- **PROBLEM REQUIREMENTS**:
Each line below is to be written out in full, exactly as shown.

- **MATERIAL PROVIDED**:

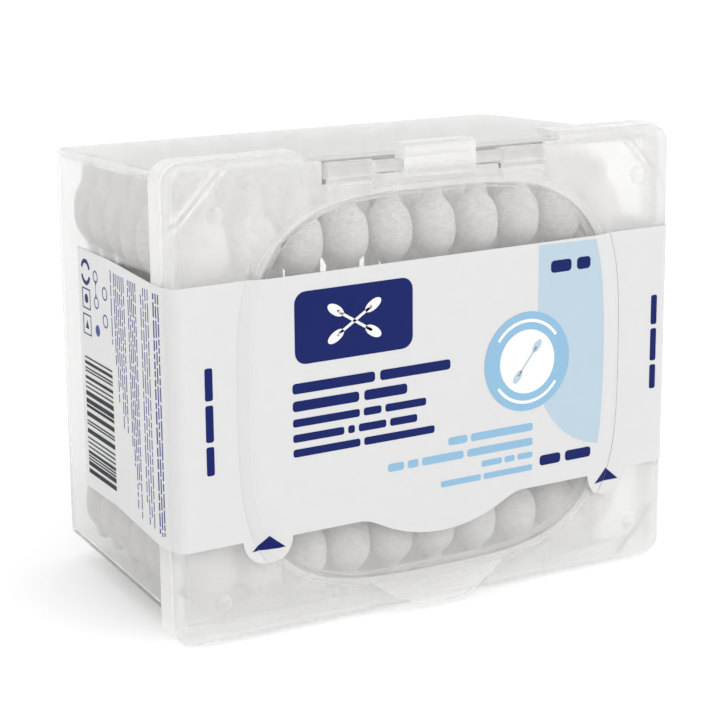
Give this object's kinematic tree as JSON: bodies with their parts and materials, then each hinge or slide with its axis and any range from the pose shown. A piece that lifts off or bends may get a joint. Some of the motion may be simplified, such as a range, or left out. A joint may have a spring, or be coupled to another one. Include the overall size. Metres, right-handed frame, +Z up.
{
  "type": "cotton swab box",
  "caption": "Clear-fronted plastic box of cotton swabs: a drafted frosted tub, a press-on front cap with a hinged oval lid and pull tab, and a wrap-round label.",
  "frame": {"origin": "centre of the box's plan outline at its lowest face", "axes": "+Z up, the lid faces -Y, +X to the right of someone facing the lid"},
  "size_m": [0.1062, 0.0624, 0.0868],
  "materials": {
    "frosted_plastic": "frosted",
    "cap_plastic": "gloss",
    "lid_plastic": "gloss",
    "label_film": "satin",
    "paper_stick": "matte",
    "cotton": "matte"
  },
  "bodies": {
    "box": {"tub": "frosted_plastic", "front_cap": "cap_plastic", "label_left_wrap": "label_film", "label_right_wrap": "label_film", "swab_sticks_row_1": "paper_stick", "swab_sticks_row_2": "paper_stick", "swab_sticks_row_3": "paper_stick", "swab_sticks_row_4": "paper_stick", "swab_sticks_row_5": "paper_stick", "swab_sticks_row_6": "paper_stick", "swab_sticks_row_7": "paper_stick", "swab_tips_row_1": "cotton", "swab_tips_row_2": "cotton", "swab_tips_row_3": "cotton", "swab_tips_row_4": "cotton", "swab_tips_row_5": "cotton", "swab_tips_row_6": "cotton", "swab_tips_row_7": "cotton"},
    "lid": {"lid": "lid_plastic", "label_lid_panel": "label_film"}
  },
  "joints": [
    {"name": "lid_hinge", "type": "hinge", "parent": "box", "child": "lid", "pos_m": [0, -0.02806, 0.083], "axis": [-1, 0, 0], "range_deg": [0, 115]}
  ]
}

- **EXPECTED ANSWER**:
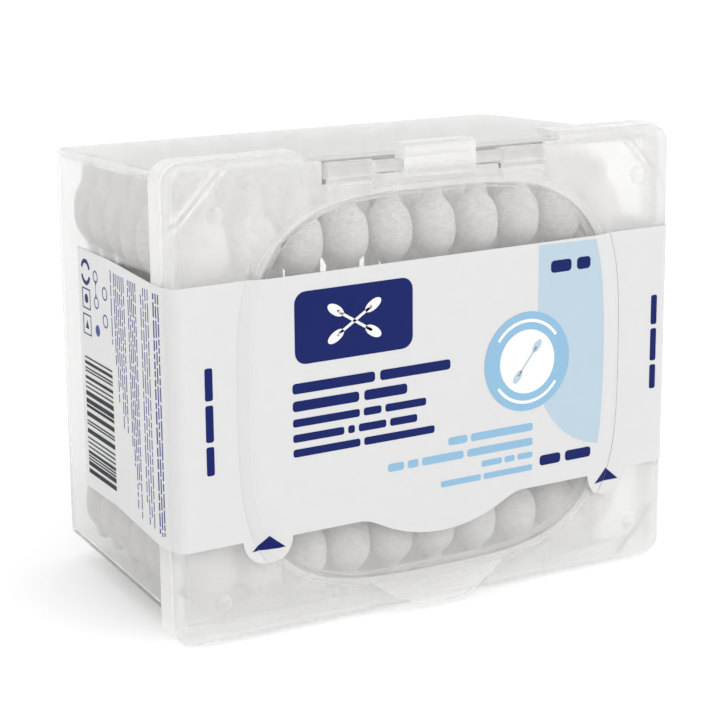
Give this object's kinematic tree as JSON: bodies with their parts and materials, then each hinge or slide with its axis and any range from the pose shown. A piece that lifts off or bends may get a joint. Some of the motion may be simplified, such as a range, or left out. A joint may have a spring, or be coupled to another one. Include the overall size. Metres, right-handed frame, +Z up.
{
  "type": "cotton swab box",
  "caption": "Clear-fronted plastic box of cotton swabs: a drafted frosted tub, a press-on front cap with a hinged oval lid and pull tab, and a wrap-round label.",
  "frame": {"origin": "centre of the box's plan outline at its lowest face", "axes": "+Z up, the lid faces -Y, +X to the right of someone facing the lid"},
  "size_m": [0.1062, 0.0624, 0.0868],
  "materials": {
    "frosted_plastic": "frosted",
    "cap_plastic": "gloss",
    "lid_plastic": "gloss",
    "label_film": "satin",
    "paper_stick": "matte",
    "cotton": "matte"
  },
  "bodies": {
    "box": {"tub": "frosted_plastic", "front_cap": "cap_plastic", "label_left_wrap": "label_film", "label_right_wrap": "label_film", "swab_sticks_row_1": "paper_stick", "swab_sticks_row_2": "paper_stick", "swab_sticks_row_3": "paper_stick", "swab_sticks_row_4": "paper_stick", "swab_sticks_row_5": "paper_stick", "swab_sticks_row_6": "paper_stick", "swab_sticks_row_7": "paper_stick", "swab_tips_row_1": "cotton", "swab_tips_row_2": "cotton", "swab_tips_row_3": "cotton", "swab_tips_row_4": "cotton", "swab_tips_row_5": "cotton", "swab_tips_row_6": "cotton", "swab_tips_row_7": "cotton"},
    "lid": {"lid": "lid_plastic", "label_lid_panel": "label_film"}
  },
  "joints": [
    {"name": "lid_hinge", "type": "hinge", "parent": "box", "child": "lid", "pos_m": [0, -0.02806, 0.083], "axis": [-1, 0, 0], "range_deg": [0, 115]}
  ]
}